Sind in einer europäischen Patentanmeldung Nukleotid- oder Aminosäuresequenzen offenbart, so hat die Beschreibung gemäß Regel 30(1) EPÜ ein Sequenzprotokoll zu enthalten, das gemäß Artikel 1(1) des Beschlusses des Präsidenten des EPA vom 28. April 2011 in elektronischer Form nach international üblichen WIPO Standard ST.25 einzureichen ist.
Bei Versäumnis kann das Sequenzprotokoll unter Zahlung einer Verspätungsgebühr nachgeholt werden. Letzteres ist besonders dann ärgerlich, wenn die Anmeldung eigentlich keine neuen Sequenzen offenbart und stattdessen lediglich auf aus dem Stand der Technik bereits bekannte Sequenzen unter Angabe der Datenbankzugangsnummern verweist, das EPA in der Praxis aber dennoch auf einer entsprechenden Sequenzliste (und Verspätungsgebührenbezahlung) besteht.
Mit Blick auf die Kosten einer Beschwerde ziehen betroffene Anmelder in der Regel die Einreichung der aus den öffentlichen Datenbanken (auch für das EPA) leicht zu besorgenden Sequenzen und die Zahlung der vergleichsweise günstigeren Verspätungsgebühr vor.
Umso erfreulicher, dass jüngst eine betroffene Anmelderin dennoch Beschwerde einlegte und mit der Beschwerdekammerentscheidung J 8/11 vom 30. Januar 2013 klargestellt wurde, dass diese Praxis des EPA nicht gerechtfertigt ist.

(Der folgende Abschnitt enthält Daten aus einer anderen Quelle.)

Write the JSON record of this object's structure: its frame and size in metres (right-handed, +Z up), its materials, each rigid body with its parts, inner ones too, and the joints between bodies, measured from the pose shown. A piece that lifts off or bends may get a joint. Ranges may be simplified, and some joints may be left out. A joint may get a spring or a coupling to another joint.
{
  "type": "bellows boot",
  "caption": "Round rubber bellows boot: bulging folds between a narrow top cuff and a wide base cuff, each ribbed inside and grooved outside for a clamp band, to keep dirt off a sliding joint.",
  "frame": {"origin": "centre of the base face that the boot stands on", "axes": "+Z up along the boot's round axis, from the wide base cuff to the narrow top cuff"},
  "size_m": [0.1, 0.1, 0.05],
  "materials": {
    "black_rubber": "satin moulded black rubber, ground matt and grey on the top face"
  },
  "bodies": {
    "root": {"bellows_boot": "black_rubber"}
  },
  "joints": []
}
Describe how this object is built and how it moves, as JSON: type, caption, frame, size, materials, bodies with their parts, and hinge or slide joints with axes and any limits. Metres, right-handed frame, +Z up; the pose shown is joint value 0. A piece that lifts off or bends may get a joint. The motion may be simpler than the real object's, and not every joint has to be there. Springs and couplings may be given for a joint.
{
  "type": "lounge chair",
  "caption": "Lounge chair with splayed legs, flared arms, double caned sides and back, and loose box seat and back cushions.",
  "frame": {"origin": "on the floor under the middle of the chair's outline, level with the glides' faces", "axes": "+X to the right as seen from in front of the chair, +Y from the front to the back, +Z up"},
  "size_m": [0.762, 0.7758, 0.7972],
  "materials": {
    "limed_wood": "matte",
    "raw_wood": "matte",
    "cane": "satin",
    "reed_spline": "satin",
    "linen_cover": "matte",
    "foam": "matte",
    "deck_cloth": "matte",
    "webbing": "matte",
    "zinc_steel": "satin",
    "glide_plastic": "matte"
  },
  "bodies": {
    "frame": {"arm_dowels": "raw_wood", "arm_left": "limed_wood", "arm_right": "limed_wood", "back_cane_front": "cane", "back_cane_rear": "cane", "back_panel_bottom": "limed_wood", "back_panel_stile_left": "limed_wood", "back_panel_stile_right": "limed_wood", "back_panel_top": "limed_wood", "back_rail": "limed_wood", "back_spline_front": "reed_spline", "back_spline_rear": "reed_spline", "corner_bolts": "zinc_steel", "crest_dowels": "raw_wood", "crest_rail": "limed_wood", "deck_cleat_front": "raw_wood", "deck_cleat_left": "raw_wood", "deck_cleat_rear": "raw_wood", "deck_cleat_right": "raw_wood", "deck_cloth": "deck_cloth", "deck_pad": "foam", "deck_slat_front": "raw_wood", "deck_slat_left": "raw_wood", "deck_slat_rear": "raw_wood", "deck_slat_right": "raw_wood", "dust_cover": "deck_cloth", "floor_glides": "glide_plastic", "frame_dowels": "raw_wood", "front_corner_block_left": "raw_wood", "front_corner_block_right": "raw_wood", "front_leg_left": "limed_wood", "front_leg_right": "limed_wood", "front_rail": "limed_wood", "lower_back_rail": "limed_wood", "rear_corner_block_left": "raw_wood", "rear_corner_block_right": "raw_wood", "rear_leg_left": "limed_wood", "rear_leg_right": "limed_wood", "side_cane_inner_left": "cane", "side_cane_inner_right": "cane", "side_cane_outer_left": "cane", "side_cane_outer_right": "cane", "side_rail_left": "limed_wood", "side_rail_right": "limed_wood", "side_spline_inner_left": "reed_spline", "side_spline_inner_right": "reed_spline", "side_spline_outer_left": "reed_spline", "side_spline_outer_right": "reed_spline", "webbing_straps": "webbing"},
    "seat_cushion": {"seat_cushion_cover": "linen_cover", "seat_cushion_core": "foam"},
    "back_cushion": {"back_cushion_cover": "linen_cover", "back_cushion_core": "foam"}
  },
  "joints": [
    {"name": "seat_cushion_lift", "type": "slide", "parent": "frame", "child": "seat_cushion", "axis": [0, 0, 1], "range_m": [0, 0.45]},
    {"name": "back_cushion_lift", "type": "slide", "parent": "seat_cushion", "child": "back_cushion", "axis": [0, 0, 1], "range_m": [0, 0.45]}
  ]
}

Der Entscheidung J 8/11 lag ein Verfahrensanspruch zugrunde, der in einem ersten Schritt die Ermittlung der Menge von mindestens einem aus dem Stand der Technik bekannten Biomarker gemäß Tabelle 1 umfasste. Die Tabelle 1 nannte 27 Biomarker-Proteine mit ihren gängigen Namen und Datenbankzugangsnummern, nicht hingegen die hinter diesen Angaben stehenden (und insofern überflüssigen) Proteinsequenzen.
In der Entscheidung J 8/11 wurde der Anmelderin durch die Beschwerdekammer bestätigt, dass es keine Notwendigkeit für die Nachreichung dieser Sequenzen des Standes der Technik gab, sofern diese (wie im vorliegenden Fall) eindeutig durch ihre Datenbankzugangsnummern zu identifizieren sind. Mit Blick auf die im Dokument CA/7/92 seinerzeit gegebene Begründung in Vorbereitung der 1993 eingeführten Regel 27a, die im Wesentlichen der heutigen Regel 30(1) EPÜ entspricht, können nur die ursprünglich gewollten neuen (d.h. nicht bereits zum Stand der Technik gehörenden) Sequenzen vom Anmelder eingefordert werden.